Manipulation, Analysis and Retrieval Systems for Audio Signals (Thesis)
Abstract:
Digital audio and especially music collections are becoming a major
part of the average computer user experience. Large digital audio
collections of sound effects are also used by the movie and animation
industry. Research areas that utilize large audio collections
include: Auditory Display, Bioacoustics, Computer Music, Forensics,
and Music Cognition.In order to develop more sophisticated tools for interacting with
large digital audio collections, research in Computer Audition
algorithms and user interfaces is required. in this work a series
of systems for manipulating, retrieving from, and analysing large
collections of audio signals will be described.

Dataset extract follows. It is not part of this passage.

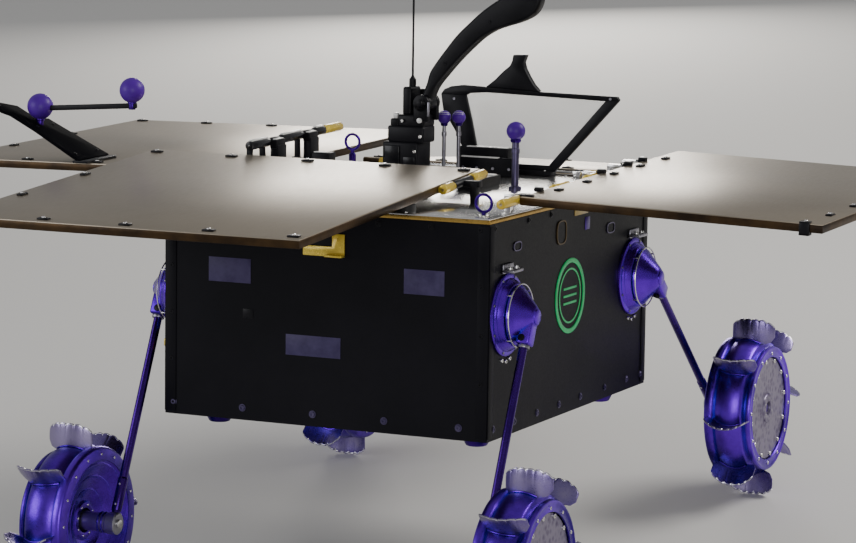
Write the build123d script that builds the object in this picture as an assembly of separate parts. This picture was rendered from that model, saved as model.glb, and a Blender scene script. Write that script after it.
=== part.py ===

The foundation of
these systems is the design of new and the application of existing
algorithms for automatic audio content analysis. The results of
the analysis are used to build novel 2D and 3D graphical user
interfaces for browsing and interacting with audio signals and
collections. The proposed systems are based on techniques from
the fields of Signal Processing, Pattern Recognition, Information
Retrieval, Visualization and Human Computer Interaction. All the
proposed algorithms and interfaces are integrated unde MARSYAS,
a free software framework designed for rapid prototyping of
computer audition research. In most cases the proposed algorithms
have been evaluated and informed by conducting user studies.New contributions of this work to the area of Computer Audition
include: a general multifeature audio texture segmentation
methodology, feature extraction from mp3 compressed data,
automatic beat detection and analysis based on the Discrete
Wavelet Transform and musical genre classification combining
timbral, rhythmic and harmonic features. Novel graphical user
interfaces developed in this work are various tools for
browsing and visualizing large audio collections such as the
Timbregram, TimbreSpace, GenreGram, and Enhanced Sound Editor.